**Work to do:** Tell how many lines in the data below include the word "joints". The answer is the number only.

**Recorded information:**
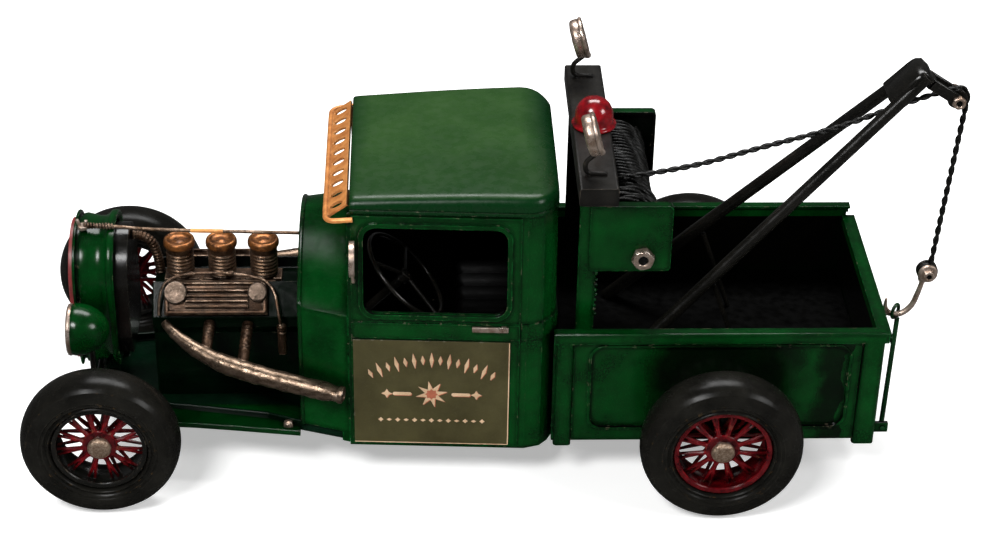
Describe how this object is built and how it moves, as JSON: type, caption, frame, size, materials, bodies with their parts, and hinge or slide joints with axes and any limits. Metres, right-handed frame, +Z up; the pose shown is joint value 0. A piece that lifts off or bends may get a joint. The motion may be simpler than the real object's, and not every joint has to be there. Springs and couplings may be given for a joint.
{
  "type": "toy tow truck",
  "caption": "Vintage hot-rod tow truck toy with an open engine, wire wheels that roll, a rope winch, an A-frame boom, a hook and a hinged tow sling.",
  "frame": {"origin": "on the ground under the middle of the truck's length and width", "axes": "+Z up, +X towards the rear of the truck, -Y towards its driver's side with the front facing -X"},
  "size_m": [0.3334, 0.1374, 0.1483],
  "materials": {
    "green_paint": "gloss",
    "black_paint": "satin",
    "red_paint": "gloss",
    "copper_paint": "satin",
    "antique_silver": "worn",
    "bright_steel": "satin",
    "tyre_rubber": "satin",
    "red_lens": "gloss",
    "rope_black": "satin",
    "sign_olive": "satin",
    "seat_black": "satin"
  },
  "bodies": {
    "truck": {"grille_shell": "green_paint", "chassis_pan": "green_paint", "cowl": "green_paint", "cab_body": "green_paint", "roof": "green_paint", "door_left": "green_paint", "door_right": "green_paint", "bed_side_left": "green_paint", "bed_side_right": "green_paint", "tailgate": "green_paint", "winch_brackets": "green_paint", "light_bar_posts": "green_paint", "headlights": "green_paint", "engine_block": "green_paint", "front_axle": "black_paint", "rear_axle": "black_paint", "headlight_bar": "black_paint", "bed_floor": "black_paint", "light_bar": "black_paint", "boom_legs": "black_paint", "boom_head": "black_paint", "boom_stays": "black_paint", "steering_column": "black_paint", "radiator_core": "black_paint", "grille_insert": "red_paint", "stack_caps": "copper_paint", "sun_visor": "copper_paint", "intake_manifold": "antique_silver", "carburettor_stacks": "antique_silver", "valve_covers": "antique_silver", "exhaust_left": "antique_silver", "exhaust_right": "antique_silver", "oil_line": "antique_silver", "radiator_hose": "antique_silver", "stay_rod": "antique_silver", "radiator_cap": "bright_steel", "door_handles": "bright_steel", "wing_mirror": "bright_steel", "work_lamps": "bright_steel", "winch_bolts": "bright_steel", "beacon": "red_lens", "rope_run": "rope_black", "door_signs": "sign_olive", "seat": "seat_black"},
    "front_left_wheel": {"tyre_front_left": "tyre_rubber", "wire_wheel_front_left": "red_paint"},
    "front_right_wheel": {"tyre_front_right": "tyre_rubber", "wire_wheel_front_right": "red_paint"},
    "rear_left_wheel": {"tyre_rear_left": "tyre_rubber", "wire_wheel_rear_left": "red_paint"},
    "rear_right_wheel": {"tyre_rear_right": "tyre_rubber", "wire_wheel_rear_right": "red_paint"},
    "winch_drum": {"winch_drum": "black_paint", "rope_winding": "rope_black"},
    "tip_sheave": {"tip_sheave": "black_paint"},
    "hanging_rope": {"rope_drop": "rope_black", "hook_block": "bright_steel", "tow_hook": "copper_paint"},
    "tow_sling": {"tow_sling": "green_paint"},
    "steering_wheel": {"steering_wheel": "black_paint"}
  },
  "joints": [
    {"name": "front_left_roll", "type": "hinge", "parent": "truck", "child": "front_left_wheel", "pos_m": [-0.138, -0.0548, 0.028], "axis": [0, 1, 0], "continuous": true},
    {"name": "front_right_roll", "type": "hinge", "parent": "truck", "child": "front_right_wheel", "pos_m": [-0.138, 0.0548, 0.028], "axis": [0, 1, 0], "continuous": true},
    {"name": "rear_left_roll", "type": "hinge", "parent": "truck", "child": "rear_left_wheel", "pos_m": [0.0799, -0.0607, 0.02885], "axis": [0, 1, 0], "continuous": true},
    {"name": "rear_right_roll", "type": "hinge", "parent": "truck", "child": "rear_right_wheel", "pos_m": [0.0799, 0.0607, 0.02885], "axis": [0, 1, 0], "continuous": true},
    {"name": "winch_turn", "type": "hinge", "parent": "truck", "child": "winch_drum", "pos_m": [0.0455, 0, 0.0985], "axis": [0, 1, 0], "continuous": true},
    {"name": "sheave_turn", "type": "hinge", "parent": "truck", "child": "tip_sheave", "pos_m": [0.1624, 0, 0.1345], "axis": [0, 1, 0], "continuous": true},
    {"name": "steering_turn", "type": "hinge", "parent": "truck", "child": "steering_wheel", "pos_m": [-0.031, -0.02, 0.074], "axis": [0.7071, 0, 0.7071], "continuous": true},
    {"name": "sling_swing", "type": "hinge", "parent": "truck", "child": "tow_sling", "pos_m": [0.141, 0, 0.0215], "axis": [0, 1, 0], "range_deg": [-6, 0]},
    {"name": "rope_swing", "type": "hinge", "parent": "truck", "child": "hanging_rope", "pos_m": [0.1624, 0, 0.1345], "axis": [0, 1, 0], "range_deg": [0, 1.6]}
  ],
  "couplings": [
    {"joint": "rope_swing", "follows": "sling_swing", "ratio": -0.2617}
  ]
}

**Output for this exercise:** 2